Table 4 Thermodynamic results obtained from modeling of adsorption behavior in various temperatures.

The positive enthalpy change (ΔH° = 9354 J/mole) definitively confirms the endothermic nature of Urotropine adsorption on kaolinite. This is a crucial finding, indicating that the adsorption procedure is favored by increasing temperature, as observed in the experimental data where adsorption capacity systematically increased from 112 mg/g @ 25 °C to 177 mg/g @ 95 °C. This endothermic behavior contrasts with many typical physical adsorption processes, which are often exothermic. The positive entropy change (ΔS° = 78.35 J/mole.K) further suggests an increase in the randomness or disorder at the solid–liquid interface during the adsorption. This can be ascribed to the displacement of water molecules from the kaolinite surface by Urotropine molecules or increased conformational freedom of the adsorbed Urotropine at higher temperatures. The consistently negative values of Gibbs free energy (ΔG°) across all studied temperatures, ranging from − 13,994.3 J/mole at 25 °C to − 19,478.8 J/mole at 95 °C, unequivocally demonstrate the spontaneous nature of Urotropine adsorption on kaolinite. The increasing negativity of ΔG° with temperature further reinforces that higher temperatures enhance the spontaneity and favorability of the adsorption process. In practical terms, this implies that in warmer reservoir environments, a greater amount of Urotropine will be adsorbed onto the kaolinite, necessitating adjustments in gelant formulation to ensure sufficient crosslinker reaches the target zone for effective gelation.

Table 4 calculates Kd values ​​and Gibbs free energy changes for different temperatures, confirming the explanations presented in this section.

The above table confirms the spontaneity and endothermicity of the Urotropine adsorption on kaolinite particles. This upsurge in adsorption capacity and process balance can be interrelated to the increased movement and speed of Urotropine molecules. Urotropine particles communicate with kaolinite surfaces based on hydrogen bonding and are adsorbed on it, increasing the process’s speed and viscosity reduction.

Adsorption performance in porous media

At this section, six kaolinite sand-packs were made using the previously mentioned method. A large quantity of \({10}^{5}\) ppm Urotropine solution was then made. This solution was continued at different temperatures, including 25, 35, 50, 65, 80, and 95 °C, into the sand-packs until the concentration of Urotropine in the output fluid reached the initial value. The results of this part and the general features of sand-packs are given in Table 5.

Table 5 Flooding sand-pack specifications and results obtained from porous media adsorption experiment.

The above table, like the results from the previous sections, designates that this procedure is endothermic, and the adsorption capacity increases by temperature. The adsorption capacity was 66 mg/g-rock at 25 °C, while this quantity was associated with an increase of 112 at 95 °C.
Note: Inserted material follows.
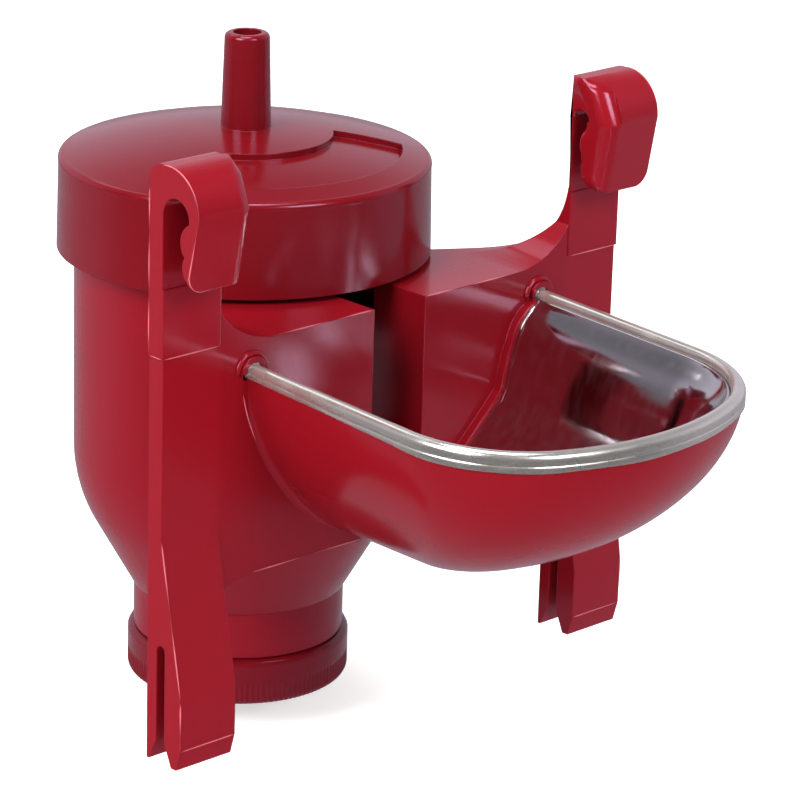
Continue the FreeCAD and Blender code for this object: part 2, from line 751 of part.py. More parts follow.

Another essential thing evident in this table is the lower adsorption rate in the injection into the porous media compared to the batch tests. In the porous medium, there are complications in the direction of the solution flow, and part of the holes and part of the surface of the particles are accessible for the injection solution. In the batch experiment, the entire surface of the kaolinite particles was exposed to the Urotropine solution, and therefore, the adsorption process happened more intensively and quickly.

The complexity of the porous medium and the inaccessibility of some particles for injection solutions caused the adsorption capacity to decrease from 112 to 66 at 25 °C, and this decrease was from 182 to 114 at 95 °C.

Conclusion

In this research, the adsorption performance of Urotropine was tested at various temperatures and conditions, and this adsorption behavior was compared with different models. In the next step, thermodynamic modeling of the behavior of this adsorption process was also done. Finally, a solution containing \({10}^{5}\) ppm of Urotropine was injected into kaolinite sand-packs to check the adsorption values ​​of this substance on kaolinite in the porous medium. In general, the results obtained are as follows:

1. 1

   The Langmuir isotherm model is the best model that describes the adsorption behavior of Urotropine solution at different temperatures on kaolinite particles. Adsorption capacity reached 112 mg/g-rock at a temperature of 25 °C, which is a relatively high figure, and it is necessary to consider this material as a polymer crosslinker in industrial designs when injecting it.

2. 2

   With increasing temperature, the intensity and capacity of this process increased, which shows that this adsorption process is endothermic, and its enthalpy is estimated to be positive. In addition to constant adsorption capacity, the equilibrium of the process also increased with increasing temperature.

3. 3

   Thermodynamic modeling of the laboratory data showed that the enthalpy of the progression is 9354 J/mole, and its entropy changes are 73.85 J/mole.K. In fact, at temperatures higher than − 153 °C, the Gibbs free energy changes were negative and spontaneous, indicating this endothermic process.

4. 4

   In the last step, Urotropine solution with a concentration of \({10}^{5}\) ppm was injected into kaolinite sand-packs at various temperatures. These results, like the previous part, showed the endothermal nature of the procedure and the increase in the adsorption capacity of Urotropine on kaolinite particles with increasing temperature. It was also found that the adsorption capacity in the porous-media was lower than the batch tests, which is related to the complication of the porous-media and the inaccessibility of some of the particles.

In general, this thermodynamic modeling investigates the adsorption performance of Urotropine. This substance is a strong crosslinker in the in-situ gel injection operation. The results of this test show this substance’s high adsorption rate on clay particles. Therefore, it is essential to pay attention to this point in the operation design to prevent its failure and failure.